I can’t believe that another winter storm has come through last night and is hanging on this morning. No school delays as it is more like a slurpie out here than snow. This last blast reminds me that we are still in winter, and that the cold can still grip us, and yet give it all she’s got because Mother Nature will soften soon. She has too.
I think there is some correlation between the weather and winter hanging on and my hanging on to how I handle issues with the children. Last night, after the whole family watched an episode of Downton Abbey that had many interruptions by downloading delays and telephone calls, the kids started to go bed later than usual, and this is where it got interesting.
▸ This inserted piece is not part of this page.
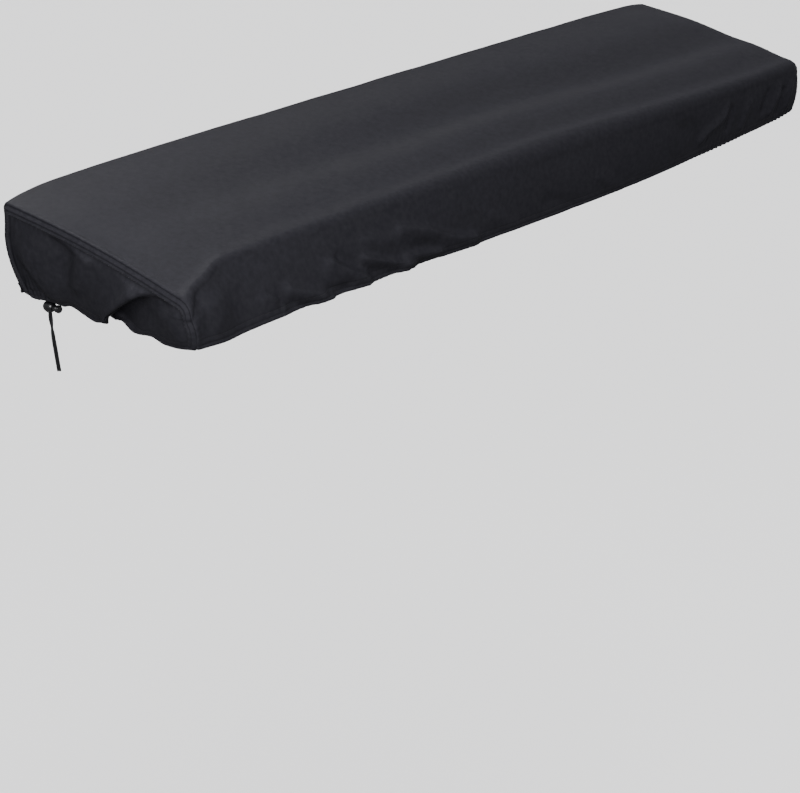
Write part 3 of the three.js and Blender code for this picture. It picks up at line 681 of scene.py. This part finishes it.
def step_towards(start, end, distance):
    """The points at a distance from the start on the straight line to the end."""
    return mix(start, end, (distance / np.linalg.norm(end - start, axis=-1))[:, None])


def corner_curve(start, corner, end, rows):
    """The parabola that touches both sides of a corner, without its two ends."""
    share = (np.arange(1, rows) / rows)[None, :, None]
    start, corner, end = start[:, None], corner[:, None], end[:, None]
    return mix(mix(start, corner, share), mix(corner, end, share), share)


def skirt(hem, bend_start, rows, folds, x, outwards):
    """A skirt's outer skin: the straight line from hem to bend, bellied by a parabola and folded. Its rows
    are a millimetre apart at the hem and even above that."""
    length = np.linalg.norm(bend_start - hem, axis=1)[:, None]
    casing = np.broadcast_to(np.arange(CASING_ROWS + 1.0), (len(x), CASING_ROWS + 1))
    even = CASING_ROWS + (length - CASING_ROWS) * (np.arange(1, rows + 1) / rows)[None]
    above = np.concatenate([casing, even], axis=1)
    share = above / length
    y = mix(hem[:, 0:1], bend_start[:, 0:1], share)
    z = mix(hem[:, 1:2], bend_start[:, 1:2], share)
    belly = SKIRT_BELLY * 4 * share * (1 - share)
    folded = fold_relief(folds, x[:, None], z) * fade(1 - share, over=FOLD_FADE)
    return np.stack([y + outwards * (belly + folded), z], axis=-1), above


def wrap_outline(x, rows):
    """The wrap's outer skin at each x, as (y, z) from the rear hem over the top to the front hem, with the
    height of each point above its hem."""
    rear_y, rear_soft, lift, bend_y, soft, sag, crown = between(EDGES, x)
    rear_hem_y, rear_hem_z, hem_y, hem_z = between(HEMS, x)
    rear_corner = np.column_stack([rear_y, top_plane(rear_y) + lift])
    front_corner = np.column_stack([bend_y, top_plane(bend_y)])
    rear_hem = np.column_stack([rear_hem_y, rear_hem_z])
    front_hem = np.column_stack([hem_y, hem_z])
    rear_low = step_towards(rear_corner, rear_hem, rear_soft)
    rear_top = step_towards(rear_corner, front_corner, rear_soft)
    front_top = step_towards(front_corner, rear_corner, soft)
    front_low = step_towards(front_corner, front_hem, soft)
    rear, rear_above = skirt(rear_hem, rear_low, rows["rear"], REAR_FOLDS, x, 1)
    front, front_above = skirt(front_hem, front_low, rows["front"], FRONT_FOLDS, x, -1)
    rear_bend = corner_curve(rear_low, rear_corner, rear_top, rows["rear_bend"])
    front_bend = corner_curve(front_top, front_corner, front_low, rows["front_bend"])
    across = (np.arange(rows["top"] + 1) / rows["top"])[None]
    top = mix(rear_top[:, None], front_top[:, None], across[..., None])
    drift = WAVE_DRIFT * fade(x, over=WAVE_DRIFT_REACH)[:, None] * 4 * across * (1 - across)
    waves = sag[:, None] * between(TOP_WAVES, across - drift)[0]
    top = top + np.stack([0 * waves, waves + crown[:, None] * np.sin(np.pi * across)], axis=-1)
    points = np.concatenate([rear, rear_bend, top, front_bend, front[:, ::-1]], axis=1)
    no_hem = np.full((len(x), points.shape[1] - rear.shape[1] - front.shape[1]), NO_HEM)
    return points, np.concatenate([rear_above, no_hem, front_above[:, ::-1]], axis=1)


def outward_directions(points):
    """Across the line from each point's neighbour before to the one after, in the section's plane."""
    before = np.concatenate([points[:, :1], points[:, :-1]], axis=1)
    after = np.concatenate([points[:, 1:], points[:, -1:]], axis=1)
    run = after - before
    return unit(np.stack([run[..., 1], -run[..., 0]], axis=-1))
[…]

It was causing Kecia some stress because it was so late, especially since Marlo has been sick and needs her rest, and the other kids can be grumpy when they don’t get enough sleep. So I delayed Olivia downstairs while the others got started to help lessen the evening excitement and fooling around preceding lights out. That worked okay, but still Gregory and Marlo were playing basketball and laughing, both of which cause more stress in the house because they are not focusing on their task.
So I came upstairs and Gregory was just standing in the hallway laughing and telling some story. Without warning, I pushed him toward the bathroom so he could complete getting ready for bed. The push caught him by surprise and knocked the wind out of him a bit. He started to cry in the bathroom and I felt so bad. I hugged him and told him I was sorry. I am sure his feelings were hurt and my heart was surely broken.
This is where my question is. We often find ourselves in a situation where we feel like we are fighting against the tide or battling against a late winter storm when we try to get the kids to complete a task. Perhaps we are not communicating what we want, or are trying to do something that is unnatural. Maybe like the weather, we cannot stop what is happening in nature. Maybe the reason we love children is that they are unpredictable, that they have unbounded energy, that they demonstrate the joy and emotions of life without the filters and inhibitions that mark us as we get older. We, asking them to watch the show until 10pm and then get into bed quickly and quietly, might be going against the natural laws of youth and growing up. We might be trying to hold off a storm, or wishing it was spring, only to be disappointed and depressed.
This morning I again apologized to my Gregory for pushing him. I can’t go back in history, but I can use this episode to reflect on how I acted, on what I did, and the craziness I displayed in trying to bound nature.
Last night’s winter storm did not make me depressed, but oddly made me happy. I know that Spring will come and that this cold blast will fade away and I will have the last laugh as the year grows up and warmer weather comes. I’ll not let winter fool me into depression, and so I got up early and brushed the snow off the car and shoveled part of the driveway. I wore warm clothes and so the bite of winter is a mere flesh wound.
The trick is that winter’s analogy has taught me that there are other forces of nature that can’t be held back. I should embrace those as they are today, manage them the best I can, and have the last laugh as I know they too will grow up and seasons will change.
The key is to manage the youthful excitement so that all of our needs are met. Give time to let the work be done, knowing that no child has 100% focus. Don’t set yourself up for failure either by expecting the unnatural to miraculously occur. Instead, as much as possible, celebrate the joy and unfiltered emotions of these children. Unfortunately and soon enough they will self regulate and feel stress and battle the burdens of the world on their shoulders. They will relax by needing cocktails and vacations, and wishing some you had more of and some you had less of… They will wish that they could go back to the days of old, when times were easy and fun, that social security numbers and drivers license numbers and taxes were something the parents kept in their brains. My only hope is that they do in fact wish they could go back, and that as they look back to their childhoods, they see happy times where their imaginations and emotions were free. How nice if they don’t feel like they want to go back to feel better, but rather they have enjoyed it all along.